3D code data:

===============

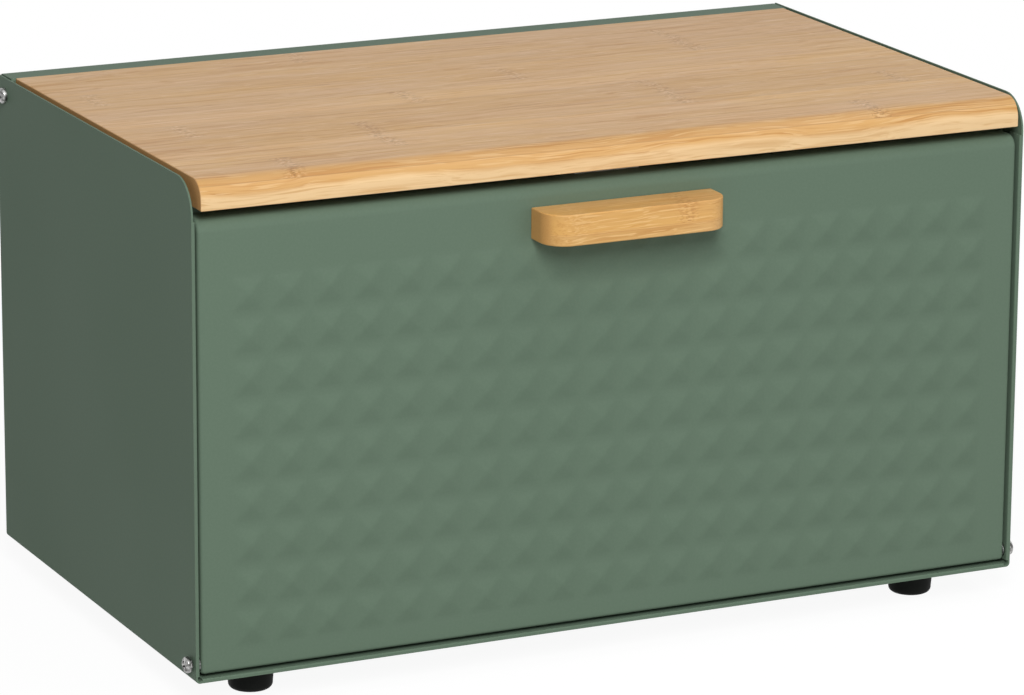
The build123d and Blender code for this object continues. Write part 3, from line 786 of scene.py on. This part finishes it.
def cross_head():
    """A pan head with a tapered cross recess, standing on its underside."""
    dome_start = math.degrees(math.acos((HEAD_RADIUS - DOME_INSET) / DOME_RADIUS))
    dome = arc((0, HEAD_HEIGHT - DOME_RADIUS), DOME_RADIUS, dome_start, 90, 8)
    profile = [(0, 0), (HEAD_RADIUS - HEAD_EDGE, 0), (HEAD_RADIUS, HEAD_EDGE), (HEAD_RADIUS, HEAD_SIDE)]
    profile += [(HEAD_RADIUS - HEAD_EDGE, HEAD_SIDE + 2 * HEAD_EDGE)] + dome
    head = add_object("head_blank", lathe(profile, 40, "head_blank"))
    work = bmesh.new()
    for turn in (0, 90):
        spin = Matrix.Rotation(math.radians(turn), 4, "Z")
        top, foot = CROSS_WIDTH / 2, CROSS_WIDTH / 4
        rim_z, floor_z = HEAD_HEIGHT - HEAD_EDGE, HEAD_HEIGHT - CROSS_DEPTH
        ring = [(-top, HEAD_HEIGHT + MM), (top, HEAD_HEIGHT + MM), (top, rim_z), (foot, floor_z),
                (-foot, floor_z), (-top, rim_z)]
        sides = [[work.verts.new(spin @ Vector((x, side * CROSS_SLOT / 2, z))) for x, z in ring]
                 for side in (-1, 1)]
        work.faces.new(sides[0])
        work.faces.new(list(reversed(sides[1])))
        for k in range(len(ring)):
            after = (k + 1) % len(ring)
            work.faces.new((sides[0][k], sides[1][k], sides[1][after], sides[0][after]))
    bmesh.ops.recalc_face_normals(work, faces=work.faces)
    cutter_mesh = bpy.data.meshes.new("cross_cutter")
    work.to_mesh(cutter_mesh)
    work.free()
    cutter = add_object("cross_cutter", cutter_mesh)
    cut = head.modifiers.new("recess", "BOOLEAN")
    cut.operation = "DIFFERENCE"
    cut.solver = "EXACT"
    cut.use_self = True
    cut.object = cutter
    settle(head)
    bpy.data.objects.remove(cutter)
    work = bmesh.new()
    work.from_mesh(head.data)
    bmesh.ops.remove_doubles(work, verts=work.verts, dist=CUT_SLIVER)
    bmesh.ops.dissolve_degenerate(work, dist=CUT_SLIVER / 10, edges=work.edges)
    work.to_mesh(head.data)
    work.free()
    head.data.set_sharp_from_angle(angle=math.radians(30.0))
    shape = head.data
    bpy.data.objects.remove(head)
    return keep_hidden(shape, "screw_head")


def shank():
    """A unit-long threaded shank that hangs below the head's underside."""
    profile = [(0, 0), (SHANK_NECK, 0)]
    for k in range(SHANK_TURNS):
        profile += [(SHANK_CREST, -(k + 0.5) / SHANK_TURNS), (SHANK_ROOT, -(k + 1.0) / SHANK_TURNS)]
    profile += [(0, -1.0)]
    return keep_hidden(lathe(profile, 16, "screw_shank"), "screw_shank")


def spots_of(node, direction, head_height):
    """Where a node's screws stand: the underside of each head, its direction and its shank's length."""
    loose = bmesh.new()
    loose.from_mesh(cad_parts[node].data)
    bmesh.ops.remove_doubles(loose, verts=loose.verts, dist=WELD)
    waiting = set(loose.verts)
    spots = []
    while waiting:
        island, queue = set(), [next(iter(waiting))]
        while queue:
            vert = queue.pop()
            if vert in island:
                continue
            island.add(vert)
            queue += [edge.other_vert(vert) for edge in vert.link_edges]
        waiting -= island
        low = Vector([min(v.co[k] for v in island) for k in range(3)])
        high = Vector([max(v.co[k] for v in island) for k in range(3)])
        middle = (low + high) / 2
        along = Vector(direction)
        length = abs((high - low).dot(along))
        head_top = middle + along * length / 2
        spots.append((head_top - along * head_height, direction, length - head_height))
    loose.free()
    return sorted(spots, key=lambda spot: tuple(spot[0]))


def screw_set(name, body, sources):
    """One mesh of screws for a body: heads with their recess, and shanks as long as the CAD's."""
    spots = []
    for node, direction, head_height in sources:
        spots += spots_of(node, direction, head_height)
    heads = scatter(f"{name}_heads", head_part,
                    [(place, direction, (1, 1, 1)) for place, direction, _ in spots], zinc_plate)
    shanks = scatter(f"{name}_shanks", shank_part,
                     [(place, direction, (1, 1, length)) for place, direction, length in spots], zinc_plate)
    nodes = [node for node, _, _ in sources]
    place_piece(heads, body, "zinc_steel", *nodes)
    place_piece(shanks, body, "zinc_steel", *nodes)


head_part = cross_head()
shank_part = shank()
screw_set("cabinet_screws", "cabinet", (
    ("rear_screw_left", (-1, 0, 0), HEAD_HEIGHT), ("rear_screw_right", (1, 0, 0), HEAD_HEIGHT),
    ("board_screws", (0, 0, -1), WOOD_HEAD), ("catch_screws", (0, 0, -1), WOOD_HEAD)))
screw_set("flap_screws", "door", (
    ("pivot_screw_left", (-1, 0, 0), HEAD_HEIGHT), ("pivot_screw_right", (1, 0, 0), HEAD_HEIGHT),
    ("grip_screws", (0, 1, 0), WOOD_HEAD)))

# Nuts, washers, pads and the catch keep their CAD outlines, with slightly rounded edges
for node, body, slot_name, material, width in (
    ("rear_nut_left", "cabinet", "zinc_steel", zinc_plate, SMALL_EASE),
    ("rear_nut_right", "cabinet", "zinc_steel", zinc_plate, SMALL_EASE),
    ("pivot_nut_left", "door", "zinc_steel", zinc_plate, SMALL_EASE),
    ("pivot_nut_right", "door", "zinc_steel", zinc_plate, SMALL_EASE),
    ("grip_washers", "door", "zinc_steel", zinc_plate, SMALL_EASE),
    # The pivot washers take the darker copy of the zinc, painted shade for their gap
    ("pivot_washer_left", "door", "zinc_steel", dull_zinc, SMALL_EASE),
    ("pivot_washer_right", "door", "zinc_steel", dull_zinc, SMALL_EASE),
    ("left_bumper", "cabinet", "bumper_rubber", pad_rubber, PAD_EASE),
    ("right_bumper", "cabinet", "bumper_rubber", pad_rubber, PAD_EASE),
    ("catch_housing", "cabinet", "catch_plastic", housing_plastic, HOUSING_EASE),
    ("catch_magnet", "cabinet", "ferrite", ferrite, MAGNET_EASE),
    ("catch_poles", "cabinet", "pole_steel", rolled_steel, SMALL_EASE),
):
    place_piece(eased_copy(node, f"{node}_finished", material, width), body, slot_name, node)


# Floor, backdrop, light and camera

def seen_rays(tree):
    """One for rays that show a surface: the camera's, and those of reflections and glass."""
    path = put(tree, "ShaderNodeLightPath").outputs
    shown = maths(tree, "MAXIMUM", path["Is Glossy Ray"], path["Is Transmission Ray"])
    return maths(tree, "MAXIMUM", path["Is Camera Ray"], shown)


FLOOR_HALF = 4.0
FLOOR_DROP = 0.2 * MM
FLOOR_TONE = 0.60
FLOOR_SEEN_TONE = 1.35
SHADOW_FADE = 0.93
SHADOW_FADES_FROM = 0.26
SHADOW_FADES_TO = 0.60
WORLD_LEVEL = 0.15
BOX_MIDDLE = (0.0, 0.0, 0.11)


def floor_material():
    """Pale floor that the camera sees as white away from the object, with the object's soft shadow kept."""
    material = bpy.data.materials.new("pale_floor")
    material.use_nodes = True
    tree = material.node_tree
    tree.nodes.clear()
    leaving = put(tree, "ShaderNodeOutputMaterial")
    place = put(tree, "ShaderNodeTexCoord").outputs["Object"]
    distance = put(tree, "ShaderNodeVectorMath", {"operation": "LENGTH"}, {0: place}).outputs["Value"]
    seen = seen_rays(tree)
    plain = put(tree, "ShaderNodeBsdfDiffuse", {}, {"Color": grey(FLOOR_TONE)}).outputs[0]
    bright = put(tree, "ShaderNodeBsdfDiffuse", {}, {"Color": grey(FLOOR_SEEN_TONE)}).outputs[0]
    white = put(tree, "ShaderNodeEmission", {}, {"Strength": 1.0}).outputs[0]
    far = remap(tree, distance, SHADOW_FADES_FROM, SHADOW_FADES_TO, SHADOW_FADE, 1.0)
    shown = put(tree, "ShaderNodeMixShader", {}, {0: far, 1: bright, 2: white}).outputs[0]
    result = put(tree, "ShaderNodeMixShader", {}, {0: seen, 1: plain, 2: shown}).outputs[0]
    tree.links.new(result, leaving.inputs["Surface"])
    return material


floor_mesh = bpy.data.meshes.new("floor")
floor_mesh.from_pydata([(-FLOOR_HALF, -FLOOR_HALF, 0), (FLOOR_HALF, -FLOOR_HALF, 0),
                        (FLOOR_HALF, FLOOR_HALF, 0), (-FLOOR_HALF, FLOOR_HALF, 0)], [], [(0, 1, 2, 3)])
floor = add_object("floor", floor_mesh, floor_material())
floor.location.z = -FLOOR_DROP


def studio_world():
    """Even pale surroundings that the camera and reflections see as white."""
    world = bpy.data.worlds.new("studio")
    bpy.context.scene.world = world
    world.use_nodes = True
    tree = world.node_tree
    tree.nodes.clear()
    leaving = put(tree, "ShaderNodeOutputWorld")
    seen = seen_rays(tree)
    around = put(tree, "ShaderNodeBackground", {}, {"Color": grey(1), "Strength": WORLD_LEVEL}).outputs[0]
    white = put(tree, "ShaderNodeBackground", {}, {"Color": grey(1), "Strength": 1.0}).outputs[0]
    mixed = put(tree, "ShaderNodeMixShader", {}, {0: seen, 1: around, 2: white}).outputs[0]
    tree.links.new(mixed, leaving.inputs["Surface"])


def softbox(name, place, target, width, height, power):
    """A rectangular soft light aimed at a point."""
    lamp = bpy.data.lights.new(name, "AREA")
    lamp.shape = "RECTANGLE"
    lamp.size, lamp.size_y = width, height
    lamp.energy = power
    holder = bpy.data.objects.new(name, lamp)
    bpy.context.scene.collection.objects.link(holder)
    holder.location = place
    holder.rotation_euler = (Vector(target) - Vector(place)).to_track_quat("-Z", "Y").to_euler()


studio_world()
softbox("key_softbox", (-0.80, -1.96, 1.62), BOX_MIDDLE, 0.75, 1.20, 52.8)
softbox("fill_softbox", (1.20, -2.25, 0.45), BOX_MIDDLE, 1.30, 0.80, 8.0)
softbox("top_softbox", (0.62, -0.45, 1.60), BOX_MIDDLE, 0.90, 0.90, 5.0)

# Camera fitted to the photograph's corners
CAMERA_YAW = 25.534
CAMERA_PITCH = 15.197
CAMERA_ROLL = 0.324
CAMERA_PLACE = (-0.88348, -1.84724, 0.65883)
FOCAL_PIXELS = 5199.0
PHOTO_WIDTH = 1024


def photo_camera():
    data = bpy.data.cameras.new("photo_camera")
    data.sensor_width = 36.0
    data.lens = FOCAL_PIXELS / PHOTO_WIDTH * data.sensor_width
    data.clip_start, data.clip_end = 0.05, 50.0
    camera = bpy.data.objects.new("photo_camera", data)
    bpy.context.scene.collection.objects.link(camera)
    yaw, pitch, roll = map(math.radians, (CAMERA_YAW, CAMERA_PITCH, CAMERA_ROLL))
    forward = Vector((math.sin(yaw) * math.cos(pitch), math.cos(yaw) * math.cos(pitch), -math.sin(pitch)))
    level = Vector((math.cos(yaw), -math.sin(yaw), 0.0))
    upright = level.cross(forward)
    right = level * math.cos(roll) + upright * math.sin(roll)
    up = upright * math.cos(roll) - level * math.sin(roll)
    turn = Matrix((right, up, -forward)).transposed().to_4x4()
    camera.matrix_world = Matrix.Translation(CAMERA_PLACE) @ turn
    bpy.context.scene.camera = camera


photo_camera()
bpy.context.scene.view_settings.view_transform = "Standard"
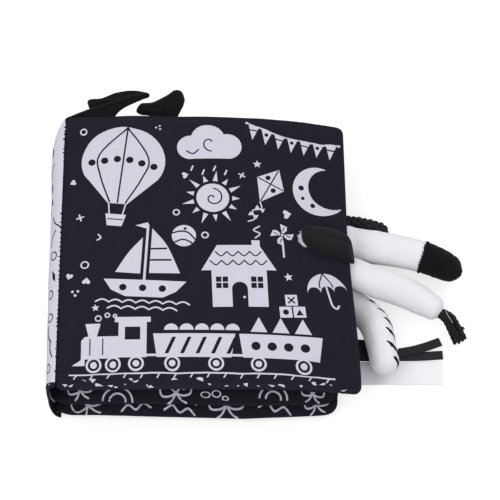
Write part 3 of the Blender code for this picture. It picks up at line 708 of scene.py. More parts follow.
def spine_print(seed, half_x, half_y, tuck):
    """Black strokes and rings on the white spine, and the black tuck at its foot end."""

    def draw_strip(pen):
        draw = random.Random(seed)
        y = -half_y + 14
        while y < half_y - 7:
            x, turn = draw.uniform(-0.6, 0.6) * half_x, 90 + draw.uniform(-38, 38)
            kind = draw.choice(("dash", "loop", "ring", "zigzag", "dash", "petal"))
            here = pen.at(x, y, 1.5, turn)
            if kind == "dash":
                here.curve([(-4, -0.6), (0, 0.7), (4, 0.2)], 1.1)
            elif kind == "loop":
                here.curve([(-5, -2), (-1, 2), (3, 0), (0, -2), (5, 2)], 1.1)
            elif kind == "ring":
                here.ring(0, 0, 2.2, 0.9)
            elif kind == "petal":
                here.area([(-3.5, 0), (-1, 1.2), (3, 0.3), (0, -1.0)])
            else:
                here.line([(-5, 0), (-2.5, 2.4), (0, 0), (2.5, 2.4), (5, 0)], 0.9)
            y += draw.uniform(9, 17)
        low, high = tuck
        middle = (low + high) / 2 + 0.5
        pen.area([(-half_x, -half_y - 1), (half_x, -half_y - 1), (half_x, -half_y + high),
                  (0, -half_y + middle), (-half_x, -half_y + low)])
        for _ in range(2):
            x, y = draw.uniform(-0.7, 0.4) * half_x, draw.uniform(1.6, 2.6) - half_y
            wide = draw.uniform(0.6, 1.4)
            pen.area([(x, y), (x + wide, y - 0.4), (x + wide * 1.3, y + 0.6), (x + 0.3, y + 0.9)], False)

    return draw_strip


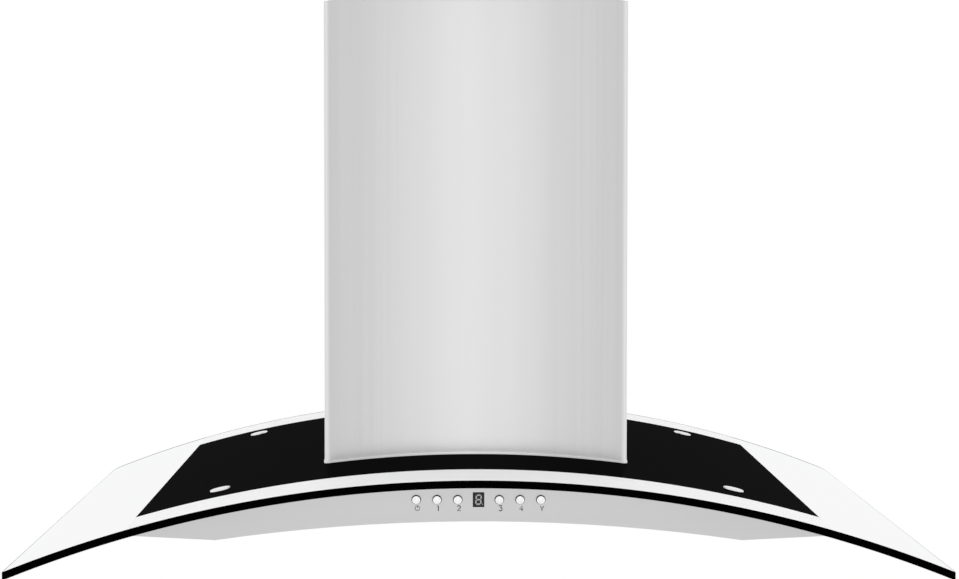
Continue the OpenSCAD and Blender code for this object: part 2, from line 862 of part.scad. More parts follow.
// Channel along Y: open at the top when up is 1, at the bottom when up is -1
module vane(up) {
    height = 5.4;
    len = filter_d - 2 * filter_sheet - 0.4;
    scale([1, 1, up]) along_y(-len / 2, len / 2) difference() {
        translate([-vane_w / 2, 0]) square([vane_w, height]);
        translate([-vane_w / 2 + vane_t, vane_t]) square([vane_w - 2 * vane_t, height]);
    }
}

// Sliding catch: its bolt lies over the pan's centre bar, and its grip is under the frame
module filter_latch(side) color("dimgray") {
    edge = filter_w + filter_gap;
    in_bay(side) {
        translate([edge - 7, -8, 2.2]) cube([13, 16, 3.6]);
        translate([edge - 7, -5, -1.2]) cube([4, 10, 3.6]);
        translate([edge - 12, -9, -2.6]) difference() {
            cube([11.5, 18, 1.8]);
            for (x = [2.2, 5, 7.8]) translate([x, -1, -0.1]) cube([1.2, 20, 0.7]);
        }
    }
}

// ---- Lamps ----

// Lamp can with a trim ring under the pan and a recess for its lens
module lamp(sx, sy) color("gainsboro") {
    on_keel(sx * lamp_x, sy * lamp_y) difference() {
        union() {
            translate([0, 0, -2]) cylinder(r1 = 32.5, r2 = 34, h = 1.5);
            translate([0, 0, -1]) cylinder(r = 28.8, h = 15);
        }
        translate([0, 0, -3]) cylinder(r = 25.2, h = 3.5);
        translate([0, 0, -1]) cylinder(r = 22, h = 12);
    }
}

module lamp_lenses() color("white", 0.8) {
    for (sx = [-1, 1], sy = [-1, 1])
        on_keel(sx * lamp_x, sy * lamp_y) translate([0, 0, -1.4]) cylinder(r = 25, h = 1.9);
}

// ---- Nodes ----

module hood() {
    translate([0, 0, crown_z]) children();
}

ceiling_plate();
upper_chimney_cover();
upper_cover_screws();
upper_rails();
hood() lower_rails();
hood() rail_screws();
hood() frame_ring();
hood() frame_bolts();
hood() lower_chimney_cover();
hood() cover_glide_pads();
hood() cover_brackets();
hood() glass_canopy();
hood() glass_mask();
hood() glass_gasket();
hood() glass_bolt_caps();
hood() glass_bolts();
hood() glass_bushes();
hood() glass_nuts();
hood() top_plate();
hood() bottom_pan();
hood() front_panel();
hood() rear_panel();
hood() blower_box();
hood() motor();
hood() motor_bracket();
hood() impeller();
hood() motor_shaft();
hood() duct_adaptor();
hood() duct_collar();
hood() damper_rod();
hood() junction_box();
hood() cable_gland();
hood() run_capacitor();
hood() lamp_driver();
hood() control_board();
hood() control_carrier();
hood() button_switches();
hood() display_module();
hood() display_window();
hood() lamp_lenses();
for (b = BUTTONS)
    hood() control_button(b[1]);
for (c = CORNERS)
    hood() lamp(c[1], c[2]);
for (f = FLAPS)
    hood() damper_flap(f[1]);
for (s = SIDES) {
    hood() scroll_half(s[1]);
    hood() filter_frame(s[1]);
    hood() filter_baffles(s[1]);
    hood() filter_latch(s[1]);
}
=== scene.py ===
import json
import math

import bmesh
import bpy
from mathutils import Matrix, Vector


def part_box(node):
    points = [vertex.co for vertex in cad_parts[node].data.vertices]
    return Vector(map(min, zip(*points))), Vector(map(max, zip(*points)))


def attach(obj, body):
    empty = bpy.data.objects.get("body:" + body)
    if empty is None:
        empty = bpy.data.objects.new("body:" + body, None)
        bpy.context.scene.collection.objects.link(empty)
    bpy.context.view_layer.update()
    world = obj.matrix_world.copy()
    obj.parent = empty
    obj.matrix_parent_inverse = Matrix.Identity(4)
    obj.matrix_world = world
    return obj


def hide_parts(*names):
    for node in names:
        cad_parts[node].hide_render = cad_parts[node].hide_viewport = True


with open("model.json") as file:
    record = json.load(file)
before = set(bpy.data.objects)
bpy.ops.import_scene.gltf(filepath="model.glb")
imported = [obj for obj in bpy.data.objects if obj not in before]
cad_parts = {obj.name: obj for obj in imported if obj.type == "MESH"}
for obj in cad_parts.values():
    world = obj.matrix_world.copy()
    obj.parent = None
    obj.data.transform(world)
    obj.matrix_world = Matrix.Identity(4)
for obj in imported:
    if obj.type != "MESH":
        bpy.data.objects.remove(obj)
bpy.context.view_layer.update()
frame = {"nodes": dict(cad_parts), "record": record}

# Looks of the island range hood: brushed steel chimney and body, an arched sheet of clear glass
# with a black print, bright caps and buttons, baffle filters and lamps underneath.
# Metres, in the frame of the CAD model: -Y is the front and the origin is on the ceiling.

MM = 0.001
SIDES = (-1, 1)

# Measures taken from the frame's boxes
glass_lo, glass_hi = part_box("glass_canopy")
cover_lo, cover_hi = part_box("lower_chimney_cover")
mask_lo, mask_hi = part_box("glass_mask")
panel_lo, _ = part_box("front_panel")
box_lo, box_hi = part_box("blower_box")
CROWN = glass_hi.z
GLASS_W = glass_hi.x - glass_lo.x
GLASS_D = glass_hi.y - glass_lo.y
MASK_W = mask_hi.x - mask_lo.x
MASK_D = mask_hi.y - mask_lo.y
PANEL_Y = panel_lo.y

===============

_PROBLEM REQUIREMENTS_: In the listing above, find the line containing "ceiling_plate();" and the line containing "in imported if", then quote both, plus every line between them, exactly as written.

_RESULT OF THE EXERCISE_:
ceiling_plate();
upper_chimney_cover();
upper_cover_screws();
upper_rails();
hood() lower_rails();
hood() rail_screws();
hood() frame_ring();
hood() frame_bolts();
hood() lower_chimney_cover();
hood() cover_glide_pads();
hood() cover_brackets();
hood() glass_canopy();
hood() glass_mask();
hood() glass_gasket();
hood() glass_bolt_caps();
hood() glass_bolts();
hood() glass_bushes();
hood() glass_nuts();
hood() top_plate();
hood() bottom_pan();
hood() front_panel();
hood() rear_panel();
hood() blower_box();
hood() motor();
hood() motor_bracket();
hood() impeller();
hood() motor_shaft();
hood() duct_adaptor();
hood() duct_collar();
hood() damper_rod();
hood() junction_box();
hood() cable_gland();
hood() run_capacitor();
hood() lamp_driver();
hood() control_board();
hood() control_carrier();
hood() button_switches();
hood() display_module();
hood() display_window();
hood() lamp_lenses();
for (b = BUTTONS)
    hood() control_button(b[1]);
for (c = CORNERS)
    hood() lamp(c[1], c[2]);
for (f = FLAPS)
    hood() damper_flap(f[1]);
for (s = SIDES) {
    hood() scroll_half(s[1]);
    hood() filter_frame(s[1]);
    hood() filter_baffles(s[1]);
    hood() filter_latch(s[1]);
}
=== scene.py ===
import json
import math

import bmesh
import bpy
from mathutils import Matrix, Vector


def part_box(node):
    points = [vertex.co for vertex in cad_parts[node].data.vertices]
    return Vector(map(min, zip(*points))), Vector(map(max, zip(*points)))


def attach(obj, body):
    empty = bpy.data.objects.get("body:" + body)
    if empty is None:
        empty = bpy.data.objects.new("body:" + body, None)
        bpy.context.scene.collection.objects.link(empty)
    bpy.context.view_layer.update()
    world = obj.matrix_world.copy()
    obj.parent = empty
    obj.matrix_parent_inverse = Matrix.Identity(4)
    obj.matrix_world = world
    return obj


def hide_parts(*names):
    for node in names:
        cad_parts[node].hide_render = cad_parts[node].hide_viewport = True


with open("model.json") as file:
    record = json.load(file)
before = set(bpy.data.objects)
bpy.ops.import_scene.gltf(filepath="model.glb")
imported = [obj for obj in bpy.data.objects if obj not in before]
cad_parts = {obj.name: obj for obj in imported if obj.type == "MESH"}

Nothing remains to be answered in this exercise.